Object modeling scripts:
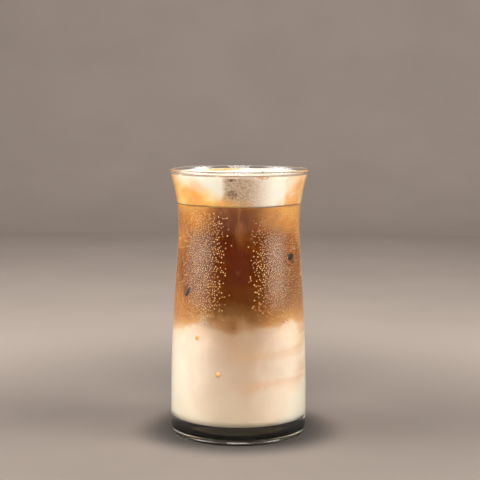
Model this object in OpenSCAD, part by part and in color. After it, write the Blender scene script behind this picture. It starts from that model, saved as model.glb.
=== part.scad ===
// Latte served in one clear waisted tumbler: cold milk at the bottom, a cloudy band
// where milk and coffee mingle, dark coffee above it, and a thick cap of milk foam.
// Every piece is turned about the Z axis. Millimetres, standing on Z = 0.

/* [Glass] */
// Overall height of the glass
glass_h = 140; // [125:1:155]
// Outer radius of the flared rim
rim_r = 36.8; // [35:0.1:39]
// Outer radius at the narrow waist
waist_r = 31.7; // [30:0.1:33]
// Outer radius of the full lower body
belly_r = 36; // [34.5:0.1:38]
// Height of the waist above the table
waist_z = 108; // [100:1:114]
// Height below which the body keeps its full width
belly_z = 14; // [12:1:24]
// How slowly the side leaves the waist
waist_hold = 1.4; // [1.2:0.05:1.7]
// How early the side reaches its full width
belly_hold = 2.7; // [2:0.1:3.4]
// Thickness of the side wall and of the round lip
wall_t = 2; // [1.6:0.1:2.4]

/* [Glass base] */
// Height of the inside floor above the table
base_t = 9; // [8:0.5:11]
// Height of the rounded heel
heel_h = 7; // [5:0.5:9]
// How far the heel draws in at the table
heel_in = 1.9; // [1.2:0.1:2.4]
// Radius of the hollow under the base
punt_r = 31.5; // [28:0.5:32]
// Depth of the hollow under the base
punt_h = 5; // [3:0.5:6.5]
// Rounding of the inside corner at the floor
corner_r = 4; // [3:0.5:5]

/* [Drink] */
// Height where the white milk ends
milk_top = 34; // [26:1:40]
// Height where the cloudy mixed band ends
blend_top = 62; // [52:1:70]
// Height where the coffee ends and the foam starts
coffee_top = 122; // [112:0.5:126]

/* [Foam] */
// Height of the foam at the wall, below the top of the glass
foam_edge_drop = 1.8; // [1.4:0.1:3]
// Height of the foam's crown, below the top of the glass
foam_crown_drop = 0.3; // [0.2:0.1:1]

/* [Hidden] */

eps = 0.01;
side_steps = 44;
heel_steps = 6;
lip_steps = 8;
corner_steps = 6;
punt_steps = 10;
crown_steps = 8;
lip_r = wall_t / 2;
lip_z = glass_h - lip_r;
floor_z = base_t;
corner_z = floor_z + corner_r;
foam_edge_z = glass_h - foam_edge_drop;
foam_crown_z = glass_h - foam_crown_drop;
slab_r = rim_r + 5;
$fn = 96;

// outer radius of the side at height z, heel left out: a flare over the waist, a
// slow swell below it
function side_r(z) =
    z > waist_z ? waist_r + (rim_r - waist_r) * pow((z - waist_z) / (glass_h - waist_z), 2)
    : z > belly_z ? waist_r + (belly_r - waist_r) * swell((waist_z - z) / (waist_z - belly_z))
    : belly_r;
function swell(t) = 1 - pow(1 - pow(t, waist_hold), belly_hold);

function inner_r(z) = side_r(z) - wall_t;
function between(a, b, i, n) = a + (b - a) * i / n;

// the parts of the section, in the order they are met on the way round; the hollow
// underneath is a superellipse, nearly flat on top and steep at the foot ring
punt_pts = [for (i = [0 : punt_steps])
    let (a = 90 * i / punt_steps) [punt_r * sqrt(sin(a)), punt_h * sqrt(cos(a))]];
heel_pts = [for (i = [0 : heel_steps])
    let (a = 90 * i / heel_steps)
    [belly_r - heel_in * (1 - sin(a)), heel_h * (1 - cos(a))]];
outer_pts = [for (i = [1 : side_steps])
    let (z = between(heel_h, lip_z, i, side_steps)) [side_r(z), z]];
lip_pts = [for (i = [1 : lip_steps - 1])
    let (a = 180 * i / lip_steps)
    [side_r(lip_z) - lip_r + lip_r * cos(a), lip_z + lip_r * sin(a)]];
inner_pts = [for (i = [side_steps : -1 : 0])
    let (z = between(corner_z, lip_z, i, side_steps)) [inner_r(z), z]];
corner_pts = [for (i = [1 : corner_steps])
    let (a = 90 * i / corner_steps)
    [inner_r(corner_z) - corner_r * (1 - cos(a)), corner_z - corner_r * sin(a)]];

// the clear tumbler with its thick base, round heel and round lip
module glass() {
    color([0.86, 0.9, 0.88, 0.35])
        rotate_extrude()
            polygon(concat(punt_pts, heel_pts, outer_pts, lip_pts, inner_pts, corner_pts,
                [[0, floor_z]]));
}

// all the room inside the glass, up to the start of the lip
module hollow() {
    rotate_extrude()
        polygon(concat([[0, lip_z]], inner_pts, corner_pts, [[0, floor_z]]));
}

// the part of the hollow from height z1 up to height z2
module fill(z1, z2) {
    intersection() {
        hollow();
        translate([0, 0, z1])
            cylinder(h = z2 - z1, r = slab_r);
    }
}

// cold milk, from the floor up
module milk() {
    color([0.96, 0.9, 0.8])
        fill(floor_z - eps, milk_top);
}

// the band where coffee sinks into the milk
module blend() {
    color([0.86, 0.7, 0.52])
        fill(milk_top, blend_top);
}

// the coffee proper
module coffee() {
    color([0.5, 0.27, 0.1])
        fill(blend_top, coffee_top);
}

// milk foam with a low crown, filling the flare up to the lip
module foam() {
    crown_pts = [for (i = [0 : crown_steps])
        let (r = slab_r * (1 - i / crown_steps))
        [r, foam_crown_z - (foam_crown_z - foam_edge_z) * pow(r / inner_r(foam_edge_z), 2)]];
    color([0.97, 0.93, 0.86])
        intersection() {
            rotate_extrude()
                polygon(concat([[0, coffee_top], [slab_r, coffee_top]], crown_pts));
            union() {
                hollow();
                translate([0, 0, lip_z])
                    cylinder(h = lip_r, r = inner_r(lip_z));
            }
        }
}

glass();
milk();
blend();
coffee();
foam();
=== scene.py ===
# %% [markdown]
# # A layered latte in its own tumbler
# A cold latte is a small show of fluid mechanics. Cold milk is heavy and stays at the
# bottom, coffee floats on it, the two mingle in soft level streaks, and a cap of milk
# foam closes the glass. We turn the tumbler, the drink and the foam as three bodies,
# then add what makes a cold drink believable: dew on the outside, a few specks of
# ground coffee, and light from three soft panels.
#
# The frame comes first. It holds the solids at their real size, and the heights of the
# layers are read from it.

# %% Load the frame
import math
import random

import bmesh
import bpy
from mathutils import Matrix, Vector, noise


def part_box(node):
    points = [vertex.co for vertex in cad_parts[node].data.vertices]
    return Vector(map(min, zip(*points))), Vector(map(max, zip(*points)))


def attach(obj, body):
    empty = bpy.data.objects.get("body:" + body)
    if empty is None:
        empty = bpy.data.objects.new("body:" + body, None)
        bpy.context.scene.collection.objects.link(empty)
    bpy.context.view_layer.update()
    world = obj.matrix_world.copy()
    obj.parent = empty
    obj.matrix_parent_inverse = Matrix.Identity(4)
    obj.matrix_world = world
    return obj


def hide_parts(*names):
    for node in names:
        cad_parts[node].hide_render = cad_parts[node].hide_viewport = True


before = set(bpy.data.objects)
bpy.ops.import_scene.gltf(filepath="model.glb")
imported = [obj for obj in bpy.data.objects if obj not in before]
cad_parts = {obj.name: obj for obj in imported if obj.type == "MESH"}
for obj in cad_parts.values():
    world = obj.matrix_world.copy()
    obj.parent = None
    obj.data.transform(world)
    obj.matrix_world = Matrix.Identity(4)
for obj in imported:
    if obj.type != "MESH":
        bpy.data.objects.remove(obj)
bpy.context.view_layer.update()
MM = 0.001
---
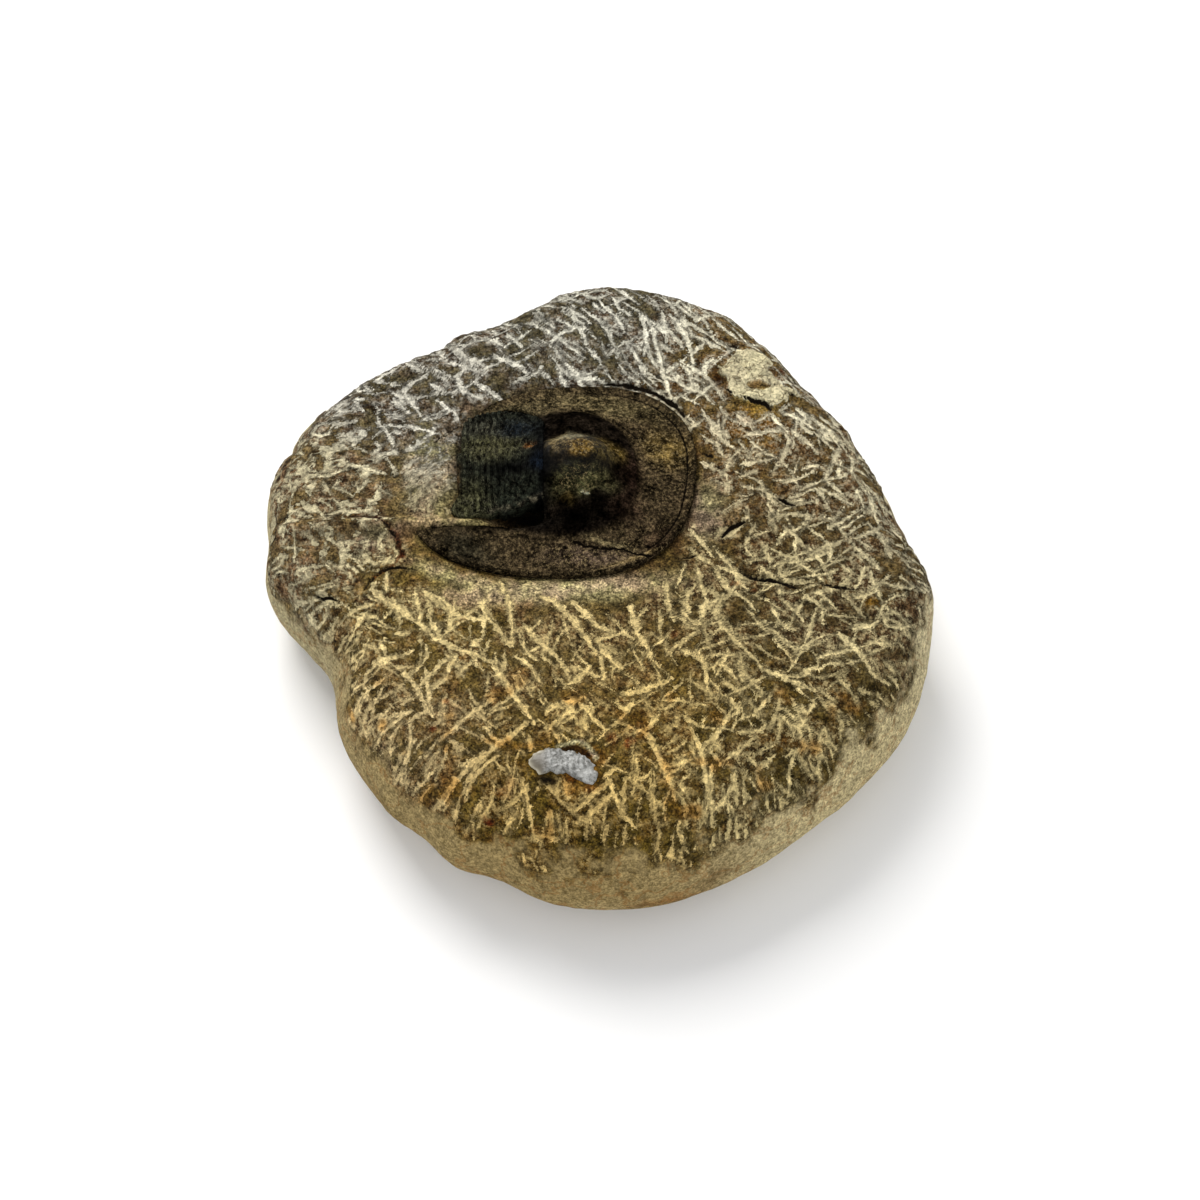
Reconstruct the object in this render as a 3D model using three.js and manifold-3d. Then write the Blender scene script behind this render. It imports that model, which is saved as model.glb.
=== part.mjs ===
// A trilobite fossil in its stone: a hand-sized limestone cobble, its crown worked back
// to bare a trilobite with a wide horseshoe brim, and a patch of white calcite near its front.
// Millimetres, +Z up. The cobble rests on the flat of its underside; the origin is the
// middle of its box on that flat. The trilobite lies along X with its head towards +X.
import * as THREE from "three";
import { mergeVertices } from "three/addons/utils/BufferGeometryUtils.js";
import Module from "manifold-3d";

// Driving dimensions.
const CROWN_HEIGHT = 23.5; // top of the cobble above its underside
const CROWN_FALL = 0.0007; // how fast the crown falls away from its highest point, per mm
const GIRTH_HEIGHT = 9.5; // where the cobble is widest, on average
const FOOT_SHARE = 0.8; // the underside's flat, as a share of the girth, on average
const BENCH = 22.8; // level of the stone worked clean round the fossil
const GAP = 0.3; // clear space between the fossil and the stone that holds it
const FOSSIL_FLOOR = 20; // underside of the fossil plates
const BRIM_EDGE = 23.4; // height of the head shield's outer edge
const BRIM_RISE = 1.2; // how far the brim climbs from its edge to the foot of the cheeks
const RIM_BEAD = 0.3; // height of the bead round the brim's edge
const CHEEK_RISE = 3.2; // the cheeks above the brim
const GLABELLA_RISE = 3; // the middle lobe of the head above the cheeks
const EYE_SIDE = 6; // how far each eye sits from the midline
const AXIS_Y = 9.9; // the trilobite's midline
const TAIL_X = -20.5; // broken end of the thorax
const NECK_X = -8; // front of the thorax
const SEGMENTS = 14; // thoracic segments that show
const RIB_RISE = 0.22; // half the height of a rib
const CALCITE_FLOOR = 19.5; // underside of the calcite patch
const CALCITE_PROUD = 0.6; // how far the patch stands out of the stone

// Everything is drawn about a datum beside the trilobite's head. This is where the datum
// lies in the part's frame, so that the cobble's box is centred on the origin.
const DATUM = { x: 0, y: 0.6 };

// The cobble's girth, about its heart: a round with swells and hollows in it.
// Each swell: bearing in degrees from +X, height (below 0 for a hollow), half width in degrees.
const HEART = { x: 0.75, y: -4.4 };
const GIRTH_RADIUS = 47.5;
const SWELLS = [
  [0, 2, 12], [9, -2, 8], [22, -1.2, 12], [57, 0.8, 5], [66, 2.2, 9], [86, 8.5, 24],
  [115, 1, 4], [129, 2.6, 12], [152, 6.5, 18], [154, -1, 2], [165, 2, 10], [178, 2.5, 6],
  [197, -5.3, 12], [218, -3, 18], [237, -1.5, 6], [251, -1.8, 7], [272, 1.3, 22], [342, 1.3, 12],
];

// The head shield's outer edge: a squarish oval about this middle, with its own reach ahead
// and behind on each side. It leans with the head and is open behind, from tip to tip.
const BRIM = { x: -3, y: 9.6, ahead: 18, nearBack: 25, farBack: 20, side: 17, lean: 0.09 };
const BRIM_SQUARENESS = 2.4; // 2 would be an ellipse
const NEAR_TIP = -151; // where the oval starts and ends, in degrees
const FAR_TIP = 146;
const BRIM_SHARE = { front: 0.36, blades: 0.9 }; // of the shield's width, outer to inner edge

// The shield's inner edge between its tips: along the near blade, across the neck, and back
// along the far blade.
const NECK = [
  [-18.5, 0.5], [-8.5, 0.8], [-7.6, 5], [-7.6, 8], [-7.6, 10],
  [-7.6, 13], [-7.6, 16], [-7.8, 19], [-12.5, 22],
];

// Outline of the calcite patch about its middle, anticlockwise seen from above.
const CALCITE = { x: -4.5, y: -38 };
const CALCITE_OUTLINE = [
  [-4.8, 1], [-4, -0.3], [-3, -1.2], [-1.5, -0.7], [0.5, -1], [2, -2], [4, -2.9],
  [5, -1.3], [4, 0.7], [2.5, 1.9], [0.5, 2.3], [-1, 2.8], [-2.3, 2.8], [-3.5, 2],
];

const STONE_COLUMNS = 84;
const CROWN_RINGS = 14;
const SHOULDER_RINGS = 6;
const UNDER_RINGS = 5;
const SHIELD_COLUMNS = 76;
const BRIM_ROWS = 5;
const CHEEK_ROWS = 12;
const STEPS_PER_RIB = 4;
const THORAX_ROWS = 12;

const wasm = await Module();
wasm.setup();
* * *
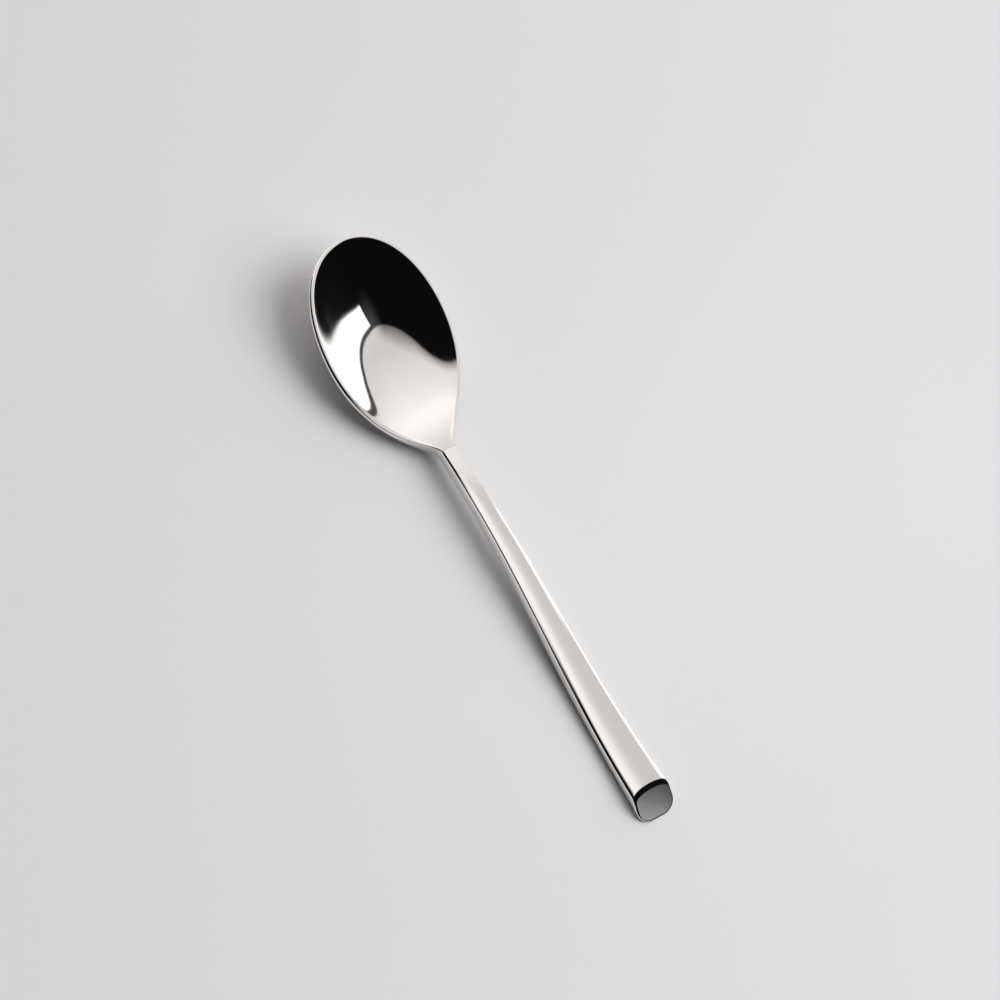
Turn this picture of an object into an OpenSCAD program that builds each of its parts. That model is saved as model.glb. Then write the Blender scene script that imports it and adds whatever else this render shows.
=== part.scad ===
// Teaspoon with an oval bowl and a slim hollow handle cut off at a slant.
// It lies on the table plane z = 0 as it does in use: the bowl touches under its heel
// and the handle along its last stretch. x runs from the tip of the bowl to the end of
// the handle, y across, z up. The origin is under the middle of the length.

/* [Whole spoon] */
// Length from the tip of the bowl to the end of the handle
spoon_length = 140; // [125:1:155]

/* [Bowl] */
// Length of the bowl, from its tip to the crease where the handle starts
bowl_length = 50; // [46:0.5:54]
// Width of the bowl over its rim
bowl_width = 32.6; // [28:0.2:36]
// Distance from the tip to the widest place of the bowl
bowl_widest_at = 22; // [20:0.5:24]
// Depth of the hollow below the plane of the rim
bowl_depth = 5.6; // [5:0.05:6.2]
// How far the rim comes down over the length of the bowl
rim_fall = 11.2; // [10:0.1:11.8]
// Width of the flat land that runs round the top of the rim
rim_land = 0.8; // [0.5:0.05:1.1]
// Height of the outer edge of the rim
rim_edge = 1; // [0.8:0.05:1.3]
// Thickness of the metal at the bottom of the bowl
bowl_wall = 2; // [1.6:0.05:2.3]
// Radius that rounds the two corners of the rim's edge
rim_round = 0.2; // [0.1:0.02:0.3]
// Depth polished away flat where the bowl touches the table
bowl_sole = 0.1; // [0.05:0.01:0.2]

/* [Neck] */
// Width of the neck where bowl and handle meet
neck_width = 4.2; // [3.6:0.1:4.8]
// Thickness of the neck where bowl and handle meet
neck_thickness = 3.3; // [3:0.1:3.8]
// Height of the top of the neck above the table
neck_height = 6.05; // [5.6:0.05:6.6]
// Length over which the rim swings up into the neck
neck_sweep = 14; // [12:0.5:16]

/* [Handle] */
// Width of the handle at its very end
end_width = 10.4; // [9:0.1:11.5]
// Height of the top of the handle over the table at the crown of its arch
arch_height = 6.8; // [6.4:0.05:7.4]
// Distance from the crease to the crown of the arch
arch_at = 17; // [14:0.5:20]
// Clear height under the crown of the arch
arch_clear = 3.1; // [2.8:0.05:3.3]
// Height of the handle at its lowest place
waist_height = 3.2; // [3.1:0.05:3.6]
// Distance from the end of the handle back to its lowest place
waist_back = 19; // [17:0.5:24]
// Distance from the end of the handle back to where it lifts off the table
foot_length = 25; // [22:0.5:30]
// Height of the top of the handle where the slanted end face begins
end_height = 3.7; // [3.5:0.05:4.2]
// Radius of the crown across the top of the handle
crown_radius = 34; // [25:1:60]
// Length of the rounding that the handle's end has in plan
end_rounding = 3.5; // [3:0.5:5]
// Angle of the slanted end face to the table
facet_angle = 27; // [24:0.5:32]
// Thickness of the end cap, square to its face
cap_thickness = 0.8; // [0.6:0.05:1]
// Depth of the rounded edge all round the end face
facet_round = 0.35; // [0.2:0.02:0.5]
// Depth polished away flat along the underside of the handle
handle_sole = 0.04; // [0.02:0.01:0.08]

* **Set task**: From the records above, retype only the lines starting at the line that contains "Reconstruct the object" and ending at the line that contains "import Module from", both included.

* **Final answer**:
Reconstruct the object in this render as a 3D model using three.js and manifold-3d. Then write the Blender scene script behind this render. It imports that model, which is saved as model.glb.
=== part.mjs ===
// A trilobite fossil in its stone: a hand-sized limestone cobble, its crown worked back
// to bare a trilobite with a wide horseshoe brim, and a patch of white calcite near its front.
// Millimetres, +Z up. The cobble rests on the flat of its underside; the origin is the
// middle of its box on that flat. The trilobite lies along X with its head towards +X.
import * as THREE from "three";
import { mergeVertices } from "three/addons/utils/BufferGeometryUtils.js";
import Module from "manifold-3d";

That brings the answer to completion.